The patterns are stripped down low-fi, reduced to Atari noise, simple shapes and geometry that serve a decorative or energy or serve the painterly abstraction in the work. It is hard not to reference the specific origins/tribes/traditions/rituals as all shapes and designs have been done and create a point of reference. Pattern is never simple, and it holds the spirit of the people in a time and place. I increasingly reduce the specificity of the pattern unless I intend a reference to Japan/Africa/Navajo, etc.

How has your practice evolved over the years? Were you always interested in patterns?

My practice has always been to collect notebooks and folders of ideas and images, draw and paint from life, and use it all to make abstract/expressive paintings. It always involved pattern. I’m disrupting the picture plane with sculpture or pattern and have moved on to assemblage work to keep bouncing the framing elements in and around depicted elements of the work.

Color is obviously a very important part of your work – can you explain how you go about choosing the various color palettes that appear in your paintings?

I have changed my practice, observing artists I love and how they work, to pre-mixing a large range of colors and starting a palette with a certain color as a main inspiration. The more I glaze and darken the painting, the more light can create. When I was first starting out in painting, I was in Washington DC. I would take a tin pencil box, with a full palette of paint, a few brushes and a few small primed panels and work directly from life in bars and cafes. It’s more difficult to create a sense of light in the studio.

Your work is very fun and playful– is the creation process also fun for you?

I do make my art making practice fun. I use colors that make you feel like you are on a beach on Jamaica. At the same time, there is an almost always a double entendre to the work, a second meaning or several readings. I was once listening to a German politician talking about America as a great seductress, and no one likes to be seduced. I find seduction a core challenge in being a woman in the world.
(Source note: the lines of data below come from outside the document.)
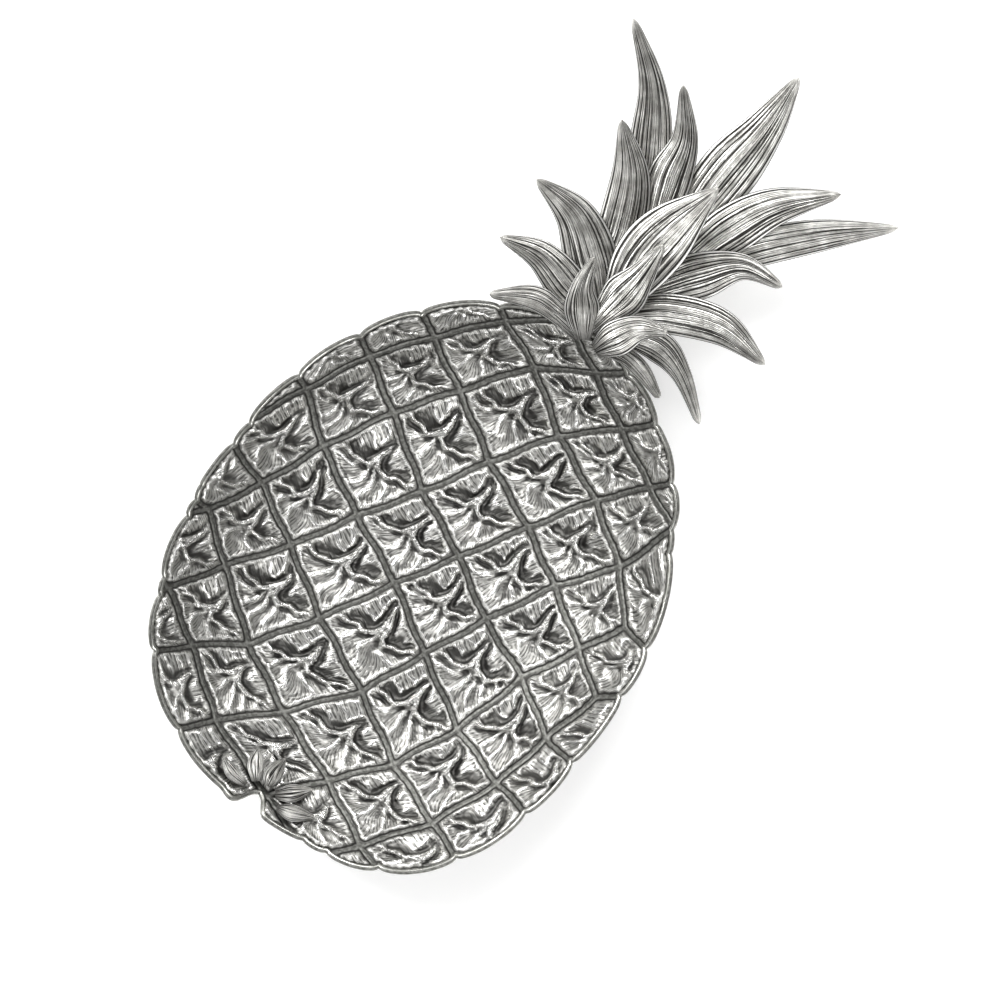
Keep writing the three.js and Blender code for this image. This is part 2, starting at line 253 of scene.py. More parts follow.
stalk_dip = stalk_dip - lobe_height * np.exp(-(((outline_x - lobe_x) / lobe_width) ** 2))
outline_radius = plain_radius + SCALLOP * (outline_swell - 0.5) - stalk_dip * (outline_y < 0)
outline_radius[1:-1] = np.convolve(outline_radius, [0.25, 0.5, 0.25], "same")[1:-1]


def rim_depth(x, y):
    """How far inside the scalloped outline a point lies, in mm."""
    return np.interp(np.arctan2(y, x), ANGLES, outline_radius) - np.hypot(x, y)


def channel_distance(corners, s, t):
    """Distances in mm from the nearer channel of each of the two slants, to its middle line."""
    a, b, c, d = corners
    s_way = (1 - t)[..., None] * (b - a) + t[..., None] * (c - d)
    t_way = (1 - s)[..., None] * (d - a) + s[..., None] * (c - b)
    area = np.abs(s_way[..., 0] * t_way[..., 1] - s_way[..., 1] * t_way[..., 0])
    from_s = np.minimum(s, 1 - s) * area / np.linalg.norm(t_way, axis=-1)
    from_t = np.minimum(t, 1 - t) * area / np.linalg.norm(s_way, axis=-1)
    return from_s, from_t


def rounded_least(*distances):
    """The least of the distances, with the corners rounded where two are alike."""
    total = sum(np.maximum(distance, 1e-3) ** -4.0 for distance in distances)
    return total ** -0.25


LIP_WIDTH = 2.2
CHANNEL_HALF = 1.0
EYE_HEIGHT = 2.2
SHOULDER = 2.3
HOLLOW_DEPTH = 3.3
HOLLOW_REACH = 3.2
FOLD_DEPTH = 2.2
CORD_HEIGHT = 1.4
SHARPENING = 0.45
RECESS_SPREAD = 45
CREVICE_SPREAD = 5
FULL_EYE = 31.0


def cusps(turns):
    """A row of sharp ridges with broad hollows between them: 1 on a ridge, 0 in a hollow."""
    return 1 - np.abs(np.sin(math.pi * turns)) ** 0.7


def spread(field, times):
    """The field smoothed along both ways of its grid."""
    for _ in range(times):
        padded = np.pad(field, 1, mode="edge")
        field = (padded[:-2, 1:-1] + padded[2:, 1:-1] + padded[1:-1, :-2] + padded[1:-1, 2:]
                 + 2 * padded[1:-1, 1:-1]) / 6
    return field


def carve_inside(column, row, corners, s, t, x, y):
    """Height in mm of an eye's carving above the channels, the three values its colour reads
    (distance from the channel, depth of a recess, sharpness of a crevice) for the channel floor,
    oxide, painted shade in the hollows and painted highlights on the ridges, and the count of
    chased lines up to each point."""
    chance = np.random.default_rng(1000 + 37 * column + 101 * row)
    lean, bend, tip, wide_left, wide_right, dip, turn, folds = chance.uniform(
        (-0.04, 0.2, 0.34, 0.085, 0.07, 0.08, 0.0, 1.35), (0.08, 0.55, 0.48, 0.13, 0.10, 0.16, 1.0, 1.8))

    from_s, from_t = channel_distance(corners, s, t)
    edge = rounded_least(from_s, from_t)
    rim = rim_depth(x, y) - LIP_WIDTH
    inward = rounded_least(from_s, from_t, np.maximum(rim + 0.9, 0))
    ragged = 0.22 * np.sin(1.5 * x + 0.7 * y + 6 * turn) + 0.2 * np.sin(1.7 * y - 0.9 * x + 9 * turn)
    inward = inward + ragged * ease(0.5, 1.2, inward)
    half = 0.5 * np.linalg.norm(corners[2] - corners[0])
    sides = np.linalg.norm(corners - np.roll(corners, 1, axis=0), axis=1)
    size = np.clip(sides.min() / FULL_EYE, 0.4, 1) * np.interp(wall_shape(x, y)[1], [1, 1.9], [1, 0.45])

    # The spine's two lips: "above" is how far in mm a point lies over them.
    across, up = s + t - 1, t - s
    across = across - lean - bend * np.maximum(up - 0.03, 0) + 0.035 * np.sin(9 * up + 6 * turn)
    side = np.abs(across)
    left = ease(0.02, -0.02, across)

    def lip_at(side):
        on_left = tip * np.exp(-((side / wide_left) ** 1.4)) - 0.03 + 0.24 * side ** 1.3
        on_right = tip * np.exp(-((side / wide_right) ** 1.3)) - dip + dip * side ** 2
        return left * on_left + (1 - left) * on_right

    lip = lip_at(side) + 0.02 * np.sin(17 * across + 6 * turn)
    steep = np.sqrt(1 + ((lip_at(side + 0.02) - lip_at(side)) / 0.02) ** 2)
    above = (up - lip) / steep * half
    cord = CORD_HEIGHT * np.exp(-((above / 0.9) ** 2)) - 0.8 * np.exp(-(((above + 2.1) / 0.8) ** 2))
    cord = cord * (0.55 + 0.45 * ease(0.95, 0.6, side))

    # Below the lips, folds and small folds fan out from the spine's foot.
    fan_x, fan_y = across, up - 0.12
    fan = np.arctan2(fan_x, -fan_y)
    reach = np.hypot(fan_x, fan_y) * half
    bent_fan = fan + 0.16 * np.sin(2.3 * fan + 6 * turn) + 0.10 * np.sin(reach / 2.6 + 9 * turn)
    fold_turns = folds * bent_fan + turn
    fold = cusps(fold_turns)
    small_fold = cusps(2.6 * fold_turns + 0.1 * reach)
    fold_depth = FOLD_DEPTH * ease(1.5, 5.5, reach) * ease(0.6, 4.5, inward)
    below = 1.1 * np.exp(-((reach / 4.5) ** 2)) - fold_depth * (1 - fold)
    below = below + 0.45 * (small_fold - 0.5) * ease(2, 6, reach)

    # Above them are the two hollows, and short waves run in from the channels.
    hollow_share = np.maximum(above, 0) / HOLLOW_REACH
    hollow = -HOLLOW_DEPTH * hollow_share * np.exp(1 - hollow_share) * (1 - 0.6 * ease(0.55, 0.9, side))
    along = np.where(across < 0, t, s)
    wave_turns = 4.6 * along + 0.12 * np.sin(inward * 0.9 + 6 * turn) + turn
    waves = 0.9 * (cusps(wave_turns) - 0.6) + 0.3 * (cusps(2.3 * wave_turns) - 0.5)
    upper = hollow + waves * ease(1.2, 3.5, above) * ease(0.5, 3, inward)

    over = ease(-0.3, 0.3, above)
    carving = (1 - over) * below + over * upper + cord
    shoulder = ease(CHANNEL_HALF, CHANNEL_HALF + SHOULDER, inward) ** 0.8
    crease = -0.3 * np.exp(-(((inward - CHANNEL_HALF) / 0.4) ** 2))
    inner = ease(1.3, 3.6, inward)
    height = EYE_HEIGHT * shoulder + crease + inner * carving * size
    height = height * ease(-0.9, 0.4, rim)
    height = height + SHARPENING * inner * (height - spread(height, 4))
    finish = np.stack([np.minimum(edge, inward), spread(height, RECESS_SPREAD) - height,
                       spread(height, CREVICE_SPREAD) - height])
    lines = np.where(above < 0, fan * 5.5 + 0.04 * reach, 9 * along)
    return height, finish, lines


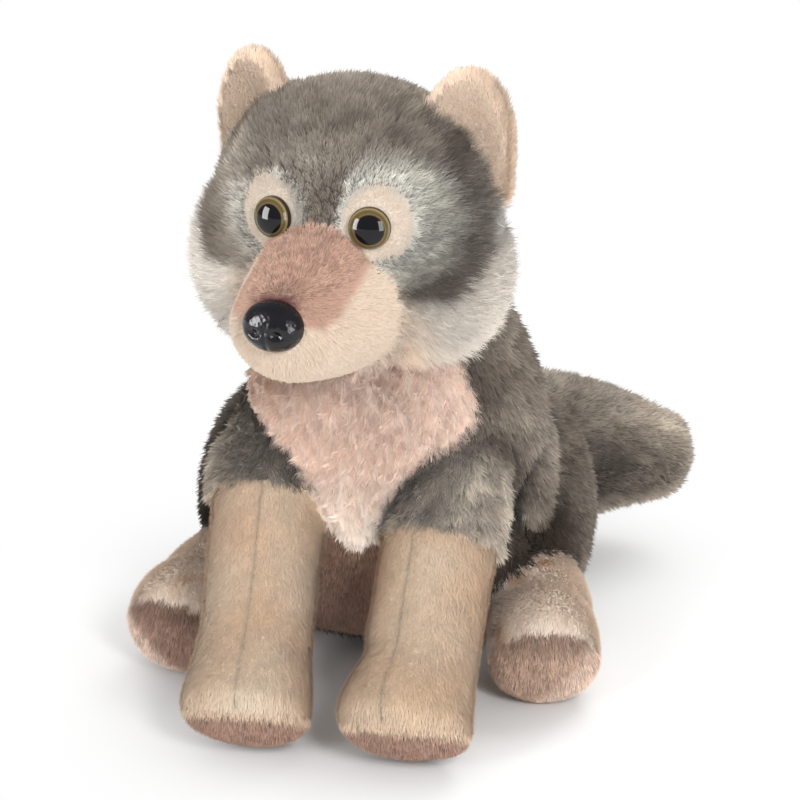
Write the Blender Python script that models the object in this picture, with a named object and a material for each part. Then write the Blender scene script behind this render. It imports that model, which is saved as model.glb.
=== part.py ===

You can, however, use it as an advantage in a painting. Seduction can be a ploy to get you looking until you see there may be sharks in the water.

At the end of every interview, we like to ask the artist to recommend a friend whose work you love for us to interview next. Who would you suggest?

I think Elizabeth Glaessner is an incredible artist at PPOW. She is on our studio floor and doing amazing new work, total original.